### Collected data ###

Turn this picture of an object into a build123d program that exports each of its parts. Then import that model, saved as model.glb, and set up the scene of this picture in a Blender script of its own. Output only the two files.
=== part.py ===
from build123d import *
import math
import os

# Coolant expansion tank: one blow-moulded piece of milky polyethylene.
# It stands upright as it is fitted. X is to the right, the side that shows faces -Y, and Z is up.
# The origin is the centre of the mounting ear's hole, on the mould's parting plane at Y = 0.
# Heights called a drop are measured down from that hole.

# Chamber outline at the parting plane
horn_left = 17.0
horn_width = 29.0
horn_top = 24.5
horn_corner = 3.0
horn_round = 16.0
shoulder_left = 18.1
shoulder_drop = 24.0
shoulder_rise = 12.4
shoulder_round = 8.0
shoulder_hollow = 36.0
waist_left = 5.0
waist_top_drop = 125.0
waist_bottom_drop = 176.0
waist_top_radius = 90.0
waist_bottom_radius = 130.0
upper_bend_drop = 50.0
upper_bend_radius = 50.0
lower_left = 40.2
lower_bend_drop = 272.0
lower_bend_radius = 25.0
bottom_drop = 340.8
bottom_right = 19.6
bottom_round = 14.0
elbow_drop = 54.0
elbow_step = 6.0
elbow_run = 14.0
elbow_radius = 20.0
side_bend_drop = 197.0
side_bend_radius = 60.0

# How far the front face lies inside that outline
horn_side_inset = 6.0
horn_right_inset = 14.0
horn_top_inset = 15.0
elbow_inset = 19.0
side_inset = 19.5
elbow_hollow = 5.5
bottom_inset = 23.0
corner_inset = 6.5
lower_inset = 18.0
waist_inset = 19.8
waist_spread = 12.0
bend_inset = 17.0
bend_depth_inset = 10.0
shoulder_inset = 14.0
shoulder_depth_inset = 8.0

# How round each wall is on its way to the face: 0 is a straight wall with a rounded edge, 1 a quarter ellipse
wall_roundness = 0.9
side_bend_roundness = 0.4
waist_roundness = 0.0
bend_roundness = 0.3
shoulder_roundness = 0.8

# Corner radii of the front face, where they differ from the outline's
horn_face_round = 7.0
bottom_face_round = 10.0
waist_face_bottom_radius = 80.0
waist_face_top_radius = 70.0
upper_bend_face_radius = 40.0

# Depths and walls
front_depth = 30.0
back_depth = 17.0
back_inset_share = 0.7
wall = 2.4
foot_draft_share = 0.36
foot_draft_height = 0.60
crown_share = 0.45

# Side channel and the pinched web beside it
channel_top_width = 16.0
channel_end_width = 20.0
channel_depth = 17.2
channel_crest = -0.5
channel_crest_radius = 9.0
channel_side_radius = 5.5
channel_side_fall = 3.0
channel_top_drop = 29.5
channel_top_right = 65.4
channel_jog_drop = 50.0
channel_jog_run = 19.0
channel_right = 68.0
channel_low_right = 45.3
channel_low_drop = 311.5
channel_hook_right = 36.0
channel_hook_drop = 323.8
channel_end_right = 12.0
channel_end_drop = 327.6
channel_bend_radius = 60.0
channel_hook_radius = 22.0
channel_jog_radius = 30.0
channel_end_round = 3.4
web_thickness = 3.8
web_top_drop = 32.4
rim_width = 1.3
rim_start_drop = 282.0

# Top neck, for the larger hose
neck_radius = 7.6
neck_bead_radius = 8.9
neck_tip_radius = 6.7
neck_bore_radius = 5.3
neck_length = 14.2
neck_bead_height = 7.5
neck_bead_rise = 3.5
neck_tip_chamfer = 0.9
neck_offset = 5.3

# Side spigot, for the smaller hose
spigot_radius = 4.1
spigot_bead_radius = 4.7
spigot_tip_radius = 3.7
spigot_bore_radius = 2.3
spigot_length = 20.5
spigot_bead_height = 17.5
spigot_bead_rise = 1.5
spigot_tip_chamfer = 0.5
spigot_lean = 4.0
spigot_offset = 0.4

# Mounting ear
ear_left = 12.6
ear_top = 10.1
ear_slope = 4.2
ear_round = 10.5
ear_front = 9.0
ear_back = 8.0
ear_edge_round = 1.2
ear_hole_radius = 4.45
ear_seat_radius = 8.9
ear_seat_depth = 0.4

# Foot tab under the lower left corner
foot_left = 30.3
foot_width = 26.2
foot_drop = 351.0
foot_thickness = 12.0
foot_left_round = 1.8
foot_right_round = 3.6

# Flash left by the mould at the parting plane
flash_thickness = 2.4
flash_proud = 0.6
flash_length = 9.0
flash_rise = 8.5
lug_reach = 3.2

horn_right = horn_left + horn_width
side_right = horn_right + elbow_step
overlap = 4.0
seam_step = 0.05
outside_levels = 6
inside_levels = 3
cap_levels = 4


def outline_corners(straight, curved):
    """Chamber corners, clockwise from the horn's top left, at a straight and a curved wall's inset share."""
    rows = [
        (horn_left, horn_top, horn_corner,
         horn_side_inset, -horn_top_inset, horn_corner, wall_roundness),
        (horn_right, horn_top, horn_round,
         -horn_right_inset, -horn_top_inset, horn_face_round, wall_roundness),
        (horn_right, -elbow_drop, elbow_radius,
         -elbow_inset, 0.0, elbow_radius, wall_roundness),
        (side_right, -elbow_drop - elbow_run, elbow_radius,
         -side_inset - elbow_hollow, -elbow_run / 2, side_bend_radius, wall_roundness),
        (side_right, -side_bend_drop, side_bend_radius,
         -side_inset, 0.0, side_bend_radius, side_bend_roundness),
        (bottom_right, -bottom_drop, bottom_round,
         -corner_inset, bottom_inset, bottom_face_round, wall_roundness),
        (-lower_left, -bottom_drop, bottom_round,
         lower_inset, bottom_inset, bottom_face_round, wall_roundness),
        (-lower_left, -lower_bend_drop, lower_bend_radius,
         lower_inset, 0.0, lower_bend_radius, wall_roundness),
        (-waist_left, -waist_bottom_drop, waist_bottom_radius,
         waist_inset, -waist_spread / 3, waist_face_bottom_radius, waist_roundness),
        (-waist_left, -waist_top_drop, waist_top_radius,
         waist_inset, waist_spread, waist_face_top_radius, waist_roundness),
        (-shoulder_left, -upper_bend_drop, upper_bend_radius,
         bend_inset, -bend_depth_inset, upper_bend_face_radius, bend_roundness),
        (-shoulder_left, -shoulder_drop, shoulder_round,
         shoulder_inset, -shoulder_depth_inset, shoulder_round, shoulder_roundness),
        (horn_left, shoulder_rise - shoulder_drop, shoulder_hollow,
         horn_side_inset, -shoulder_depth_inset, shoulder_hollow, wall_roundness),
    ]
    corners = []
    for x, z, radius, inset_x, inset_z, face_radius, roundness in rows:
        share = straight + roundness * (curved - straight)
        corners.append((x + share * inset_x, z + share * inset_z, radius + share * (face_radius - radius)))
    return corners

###

◆ **Prompt**: Extract, from the material above, each line holding the word "import".

◆ **Answer**:
Turn this picture of an object into a build123d program that exports each of its parts. Then import that model, saved as model.glb, and set up the scene of this picture in a Blender script of its own. Output only the two files.
from build123d import *
import math
import os